En plus de cela, l’aluminium est également beaucoup plus rigide et ne se déforme pas aussi facilement.

Les boîtiers en plastique ont naturellement tendance à être moins rigides que ceux en aluminium.

Qu’est-ce que cela change concrètement dans un cas d'utilisation réelle ?

Cette flexibilité des boîtiers en plastique entraîne des déformations, ce qui peut compromettre le collimatage optique, notamment après un choc ou une pression prolongée. Dans les pires cas, le boîtier peut même se fissurer ou se casser. Sur les systèmes de vision nocturne articulés, le point de défaillance le plus fréquent est généralement la charnière.
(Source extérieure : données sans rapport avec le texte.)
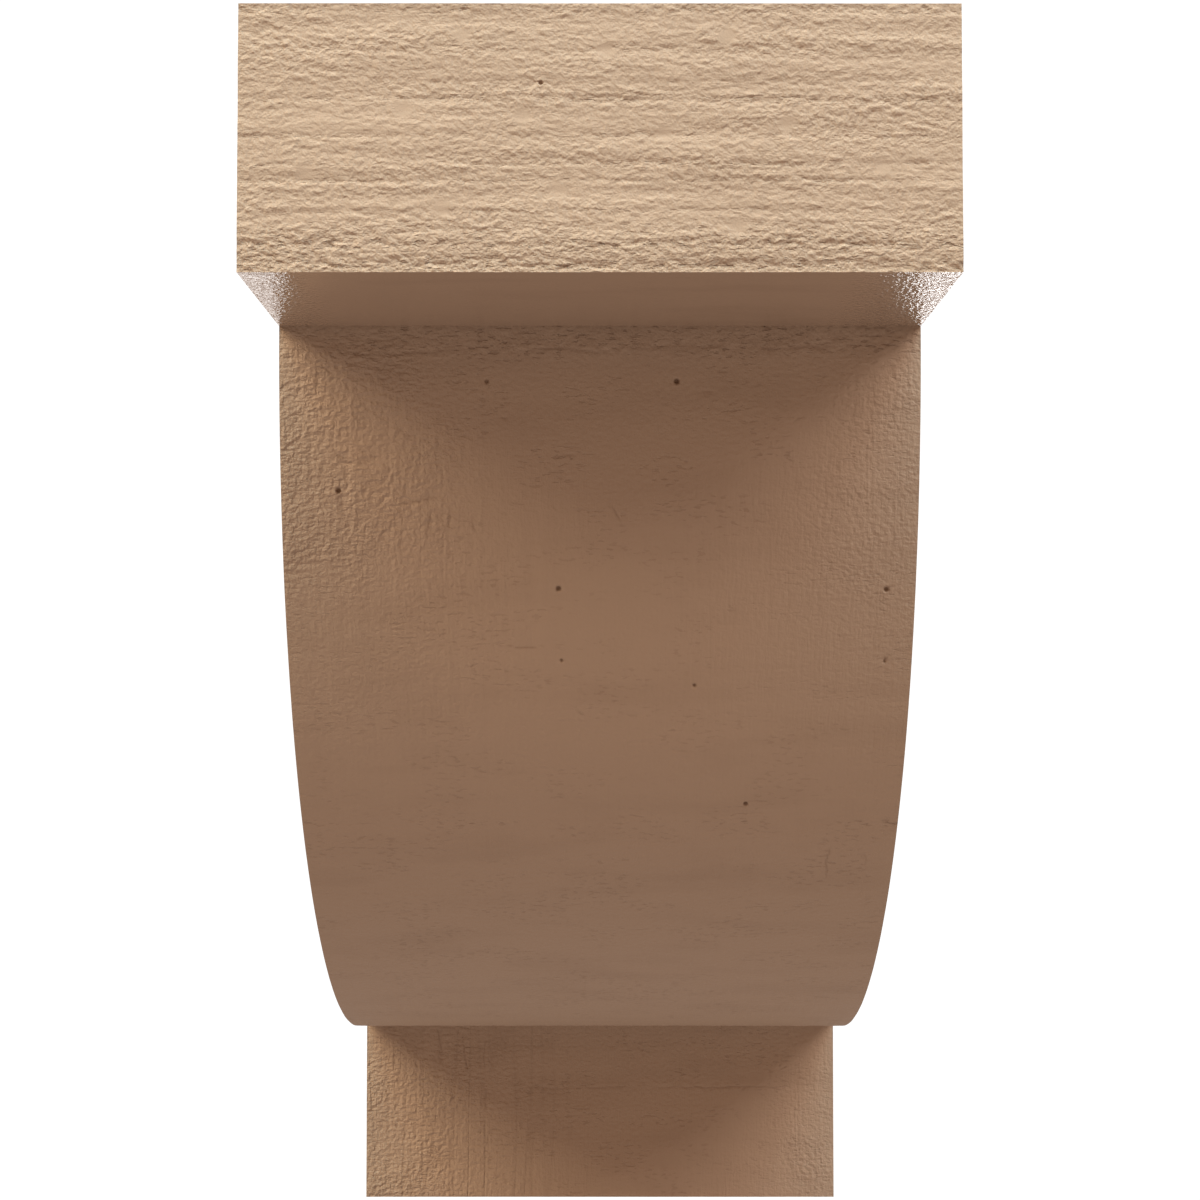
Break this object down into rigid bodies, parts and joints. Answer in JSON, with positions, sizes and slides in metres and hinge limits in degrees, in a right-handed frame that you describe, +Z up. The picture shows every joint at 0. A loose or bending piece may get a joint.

Un autre boîtier en polymère, cette fois une binoculaire Theon Sensors. Cassée une fois de plus au niveau de la charnière. Crédit : Nikita Bordeniuk – @patriotoptic sur Instagram

Bien sûr, l’aluminium est également plus lourd que le plastique, mais grâce à des choix de conception intelligents, il est possible d’obtenir un boîtier de poids équivalent, voire plus léger que certains produits en polymère.

Dans les situations où les utilisateurs n’ont pas accès à une logistique fiable, ou financent leur équipement eux-mêmes, un boîtier en aluminium n’est pas un luxe, c’est un choix rationnel.